Le secteur de la sécurité privée se distingue par la diversité des activités qui le composent. Mentionnées au livre VI du Code de la sécurité intérieure (CSI), ces activités vont de la surveillance humaine aux enquêtes privées, en passant par les activités de protection de l’intégrité physique des personnes et de garde armée à bord des navires. Par souci de lisibilité, l’Observatoire des métiers de la prévention et de la sécurité réalise annuellement une enquête de branche très éclairante sur les caractéristiques économiques du secteur. La dernière, parue ce mois janvier 2022, nous apprend ainsi que sur les 12 300 entreprises enregistrées sous le code APE 8010Z (activités de sécurité privée), seules 3 750 emploient au moins un salarié, preuve de l’atomicité persistante de ce marché.

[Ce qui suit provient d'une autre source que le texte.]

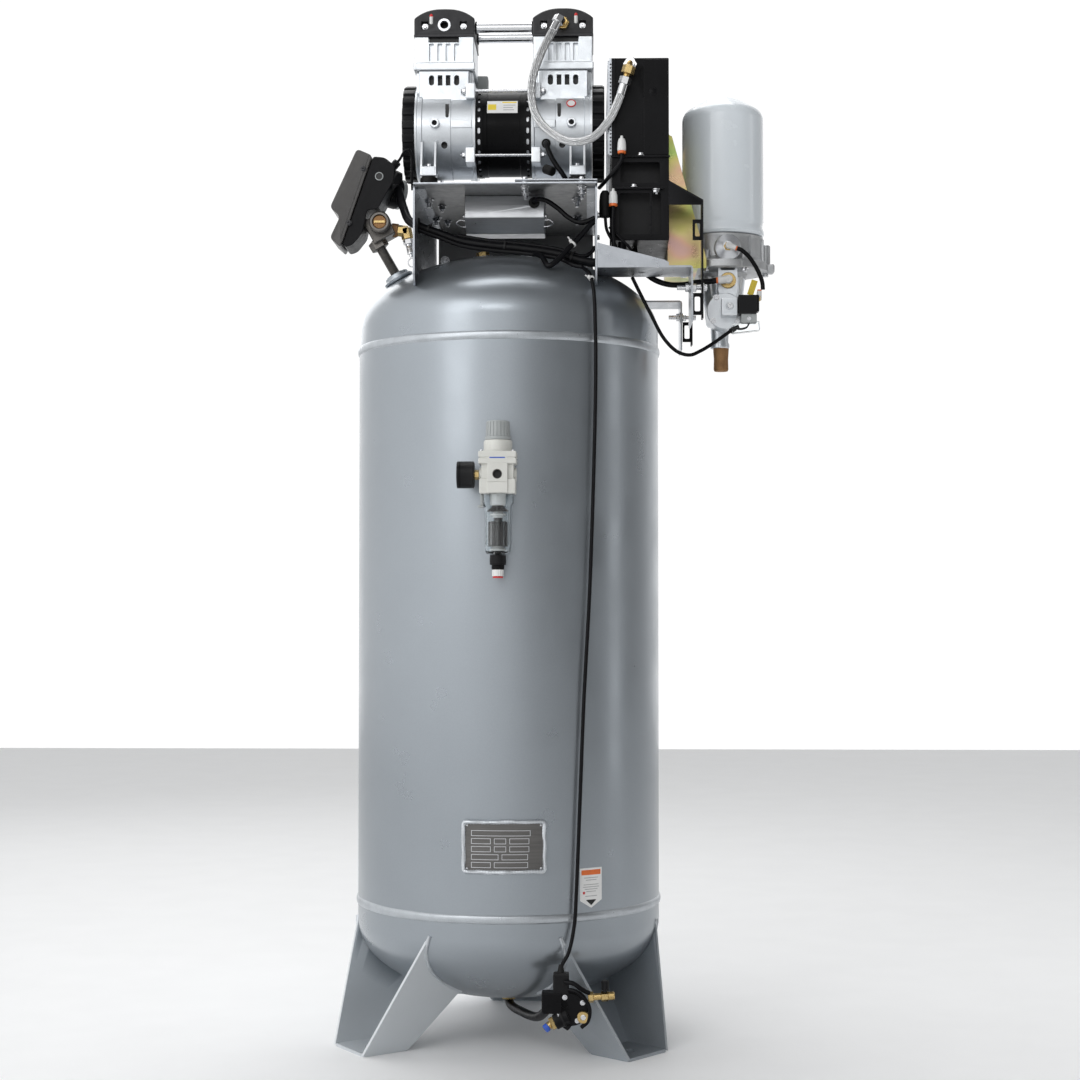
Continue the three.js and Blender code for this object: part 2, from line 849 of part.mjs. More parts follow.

Alors que la filière célèbre, cette année 2022, les 10 ans de la mise en place du Conseil national des activités privées de sécurité (CNAPS), les objectifs initiaux de moralisation de la profession et de lutte contre l’atomicité du marché ne sont pas encore atteints. À ce jour, la filière présente toujours les fragilités économiques identifiées il y a dix ans : compétitivité-prix exacerbée, faiblesse des marges, pénurie de main-d’œuvre, etc. En la matière, l’approche d’échéances majeures, telles que la Coupe du monde de rugby de 2023 et les Jeux olympiques et paralympiques de Paris de 2024, appelle l’instauration rapide de mesures correctives par l’État, fondées sur des politiques publiques ambitieuses.
Des fragilités économiques persistantes
12 ans après la publication du rapport Blot-Diederichs, qui appelait à la création d’un établissement public en charge du contrôle de la profession, l’atomicité du marché de la sécurité privée demeure la principale faiblesse structurelle des activités qui le composent.
Au terme de l’enquête de branche précitée, les activités privées de sécurité regroupées sous le code NAF 8010Z emploient, fin 2020, 178 138 personnes réparties dans 12 300 entreprises. Sur ces 12 300 entreprises recensées, près de 8 000 n’embauchent aucun salarié. 70 % des entreprises immatriculées correspondent à des autoentreprises ou à des entreprises unipersonnelles qui ne doivent leur survie économique qu’à la guerre tarifaire qu’elles livrent aux acteurs les plus solides. Ces derniers représentent seulement 43 entreprises de plus 500 salariés (soit 0,35 % des entreprises du secteur) qui ne recrutent conjointement que 48 % des salariés de la filière. Pour leur part, les 14 sociétés de plus de 2 000 salariés se partagent à peine le tiers (29 %) des 8 milliards d’euros de chiffre d’affaires cumulés de la branche en 2020, signe de l’atomicité démesurée d’un marché qu’aucun acteur ne parvient réellement à dominer.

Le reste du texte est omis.